Square Enix President Reflects On 2003
12.27.03 - 10:06 PM

In an interview conducted by Mainichi Interactive, Square Enix president Youichi Wada talked about his company's current condition following the merger between Square and Enix on April 1st. When quizzed about its current condition and performance since the merger, the Tokyo University graduate and former Nomura Securities manager seemed content. Due to the merger, the content portfolio now includes not only game software, but also magazines, manga, anime, networking and mobile operations. While the pace of business operations in Japan was exceptionally fast, the merger-related (positive) results on the expansion of the company's overseas operations were very big in nature as well.

As the former Square part of the company was managing Final Fantasy XI, Wada emphasized a point he had repeatedly stated in previous interviews: A changing business model for the game industry. To be competitive in this new environment, Square Enix had to embrace a new business model, seeing that for instance online games require involvement in various businesses, including, among others, hardware and networks (in contrast to a more first party centered model in the past). If Square Enix was only chasing after the next generation of hardware, it would not survive in Wada's eyes. While the market for online games in Japan was still pretty small, PlayOnline alone has 450,000 users. Hence in a few years, one might refer to this year as the birth year of online gaming. Apart from online game however, he is also aiming at an online platform offering interactive content such as auctions.

Asked about a new project developed by the "dream team" (as the cooperation between Dragon Quest producer Yuuji Horii and character designer Akira Toriyama, with Hironobu Sakaguchi and a development team including Yoshinori Kitase, Takashi Tokita, Masato Katou, Nobuo Uematsu and Yasunori Mitsuda, on Chrono Trigger is often referred to), Wada mentioned that years ago, such a phrase meant the cooperation between Sakaguchi and Horii, the respective masterminds of Final Fantasy and Dragon Quest. However, nowadays just having exceptional developers lined up is not enough to develop an interesting game. Without a point-in-time plan, technical verifications and assumptions regarding user environments, such as hardware or networks, it would be impossible to come up with new, interesting software. From that perspective, Square Enix as a whole was a dream team created by the merger, which the 44-year old president likened to a chemical change.
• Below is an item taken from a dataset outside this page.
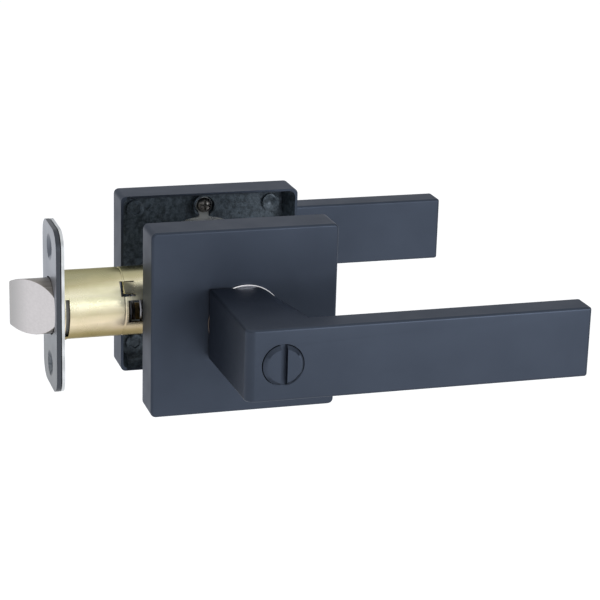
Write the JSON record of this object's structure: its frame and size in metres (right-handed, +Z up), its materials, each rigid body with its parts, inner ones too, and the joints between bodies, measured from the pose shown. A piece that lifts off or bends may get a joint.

As he emphasized already in previous interviews, it was important for Square Enix to develop new titles apart from its two long-running flagship series.
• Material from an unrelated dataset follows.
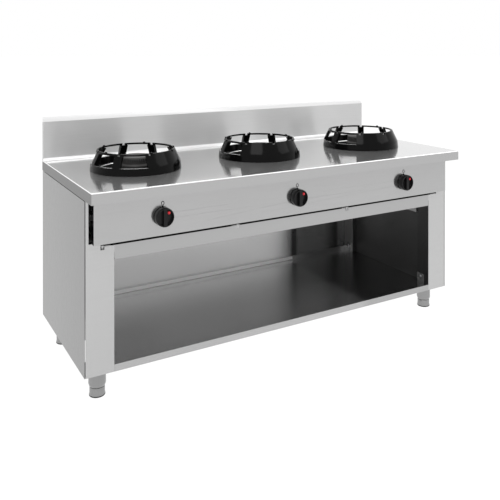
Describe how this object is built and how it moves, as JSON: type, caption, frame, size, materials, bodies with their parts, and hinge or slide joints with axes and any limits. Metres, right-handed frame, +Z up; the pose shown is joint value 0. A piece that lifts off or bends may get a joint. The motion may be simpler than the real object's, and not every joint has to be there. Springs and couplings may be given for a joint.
{
  "type": "gas wok range",
  "caption": "Free-standing gas wok range: burners in conical iron rings on a worktop with a splashback, front knobs, pull-out drip trays, open shelf bay, adjustable feet.",
  "frame": {"origin": "on the floor, under the middle of the worktop", "axes": "+X to the user's right, +Y from the user's side to the rear, +Z up"},
  "size_m": [1.8, 0.75, 0.983],
  "materials": {
    "stainless_steel": "fine brushed",
    "ring_iron": "black enamelled casting",
    "burner_iron": "dark grey casting",
    "bowl_enamel": "black enamel",
    "knob_plastic": "satin black",
    "brass": "machined",
    "zinc_steel": "bright zinc",
    "pipe_aluminium": "drawn tube",
    "inner_steel": "galvanised, dull",
    "pilot_steel": "heat darkened"
  },
  "bodies": {
    "root": {"back_panel": "stainless_steel", "base_plates": "inner_steel", "bottom_shelf": "stainless_steel", "burner_bars": "inner_steel", "burner_body_1": "burner_iron", "burner_body_2": "burner_iron", "burner_body_3": "burner_iron", "burner_bowl_1": "bowl_enamel", "burner_bowl_2": "bowl_enamel", "burner_bowl_3": "bowl_enamel", "burner_pipe_1": "pipe_aluminium", "burner_pipe_2": "pipe_aluminium", "burner_pipe_3": "pipe_aluminium", "control_panel": "stainless_steel", "flame_probes": "pilot_steel", "front_beam": "stainless_steel", "front_frame": "stainless_steel", "gas_manifold": "inner_steel", "gas_valve_1": "brass", "gas_valve_2": "brass", "gas_valve_3": "brass", "injectors": "brass", "inner_wall_left": "stainless_steel", "inner_wall_right": "stainless_steel", "leg_front_left": "stainless_steel", "leg_front_right": "stainless_steel", "leg_nuts": "zinc_steel", "leg_rear_left": "stainless_steel", "leg_rear_right": "stainless_steel", "pilot_burners": "pilot_steel", "rear_cross_rail": "stainless_steel", "rear_post_left": "stainless_steel", "rear_post_right": "stainless_steel", "shelf_screws": "zinc_steel", "side_panel_left": "stainless_steel", "side_panel_right": "stainless_steel", "side_rails": "stainless_steel", "splashback": "stainless_steel", "tray_runners": "stainless_steel", "worktop": "stainless_steel"},
    "burner_crown_1": {"burner_crown_1": "burner_iron"},
    "burner_crown_2": {"burner_crown_2": "burner_iron"},
    "burner_crown_3": {"burner_crown_3": "burner_iron"},
    "drip_tray_1": {"drip_tray_1": "stainless_steel"},
    "drip_tray_2": {"drip_tray_2": "stainless_steel"},
    "drip_tray_3": {"drip_tray_3": "stainless_steel"},
    "foot_front_left": {"foot_front_left": "stainless_steel"},
    "foot_front_right": {"foot_front_right": "stainless_steel"},
    "foot_rear_left": {"foot_rear_left": "stainless_steel"},
    "foot_rear_right": {"foot_rear_right": "stainless_steel"},
    "knob_1": {"knob_1": "knob_plastic"},
    "knob_2": {"knob_2": "knob_plastic"},
    "knob_3": {"knob_3": "knob_plastic"},
    "valve_stem_1": {"valve_stem_1": "zinc_steel"},
    "valve_stem_2": {"valve_stem_2": "zinc_steel"},
    "valve_stem_3": {"valve_stem_3": "zinc_steel"},
    "wok_ring_1": {"wok_ring_1": "ring_iron"},
    "wok_ring_2": {"wok_ring_2": "ring_iron"},
    "wok_ring_3": {"wok_ring_3": "ring_iron"}
  },
  "joints": [
    {"name": "knob_push_1", "type": "slide", "parent": "root", "child": "valve_stem_1", "axis": [0, 1, 0], "range_m": [0, 0.003], "stiffness_N_per_m": 1500, "springref_m": -0.002},
    {"name": "knob_turn_1", "type": "hinge", "parent": "valve_stem_1", "child": "knob_1", "pos_m": [-0.61, -0.333, 0.66], "axis": [0, -1, 0], "range_deg": [0, 240]},
    {"name": "wok_ring_lift_1", "type": "slide", "parent": "root", "child": "wok_ring_1", "axis": [0, 0, 1], "range_m": [0, 0.15]},
    {"name": "burner_crown_lift_1", "type": "slide", "parent": "root", "child": "burner_crown_1", "axis": [0, 0, 1], "range_m": [0, 0.12]},
    {"name": "drip_tray_pull_1", "type": "slide", "parent": "root", "child": "drip_tray_1", "axis": [0, -1, 0], "range_m": [0, 0.5]},
    {"name": "knob_push_2", "type": "slide", "parent": "root", "child": "valve_stem_2", "axis": [0, 1, 0], "range_m": [0, 0.003], "stiffness_N_per_m": 1500, "springref_m": -0.002},
    {"name": "knob_turn_2", "type": "hinge", "parent": "valve_stem_2", "child": "knob_2", "pos_m": [0, -0.333, 0.66], "axis": [0, -1, 0], "range_deg": [0, 240]},
    {"name": "wok_ring_lift_2", "type": "slide", "parent": "root", "child": "wok_ring_2", "axis": [0, 0, 1], "range_m": [0, 0.15]},
    {"name": "burner_crown_lift_2", "type": "slide", "parent": "root", "child": "burner_crown_2", "axis": [0, 0, 1], "range_m": [0, 0.12]},
    {"name": "drip_tray_pull_2", "type": "slide", "parent": "root", "child": "drip_tray_2", "axis": [0, -1, 0], "range_m": [0, 0.5]},
    {"name": "knob_push_3", "type": "slide", "parent": "root", "child": "valve_stem_3", "axis": [0, 1, 0], "range_m": [0, 0.003], "stiffness_N_per_m": 1500, "springref_m": -0.002},
    {"name": "knob_turn_3", "type": "hinge", "parent": "valve_stem_3", "child": "knob_3", "pos_m": [0.6, -0.333, 0.66], "axis": [0, -1, 0], "range_deg": [0, 240]},
    {"name": "wok_ring_lift_3", "type": "slide", "parent": "root", "child": "wok_ring_3", "axis": [0, 0, 1], "range_m": [0, 0.15]},
    {"name": "burner_crown_lift_3", "type": "slide", "parent": "root", "child": "burner_crown_3", "axis": [0, 0, 1], "range_m": [0, 0.12]},
    {"name": "drip_tray_pull_3", "type": "slide", "parent": "root", "child": "drip_tray_3", "axis": [0, -1, 0], "range_m": [0, 0.5]},
    {"name": "foot_height_front_left", "type": "slide", "parent": "root", "child": "foot_front_left", "axis": [0, 0, -1], "range_m": [0, 0.03]},
    {"name": "foot_height_front_right", "type": "slide", "parent": "root", "child": "foot_front_right", "axis": [0, 0, -1], "range_m": [0, 0.03]},
    {"name": "foot_height_rear_left", "type": "slide", "parent": "root", "child": "foot_rear_left", "axis": [0, 0, -1], "range_m": [0, 0.03]},
    {"name": "foot_height_rear_right", "type": "slide", "parent": "root", "child": "foot_rear_right", "axis": [0, 0, -1], "range_m": [0, 0.03]}
  ]
}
Asked about the release dates of Final Fantasy XII and Dragon Quest VIII, Wada admitted the issue was causing a headache for him. With the delay of Final Fantasy XII to a release during fiscal year 2004/2005, the company has to find a way to make sure it does not create an in-houe competition and end up a situation, where one game is eating up the sales of the other. Asked for his goals in 2004, he mentioned the continuing expansion in overseas markets (North America, Europe and Asia) as well as the inclusion of manga, mobile businesses and events into Square Enix's plans. In the long run, he would like to transform the company into a "Disney of the 21st century", capable of creating new content which relies on technologies such as digital and networks.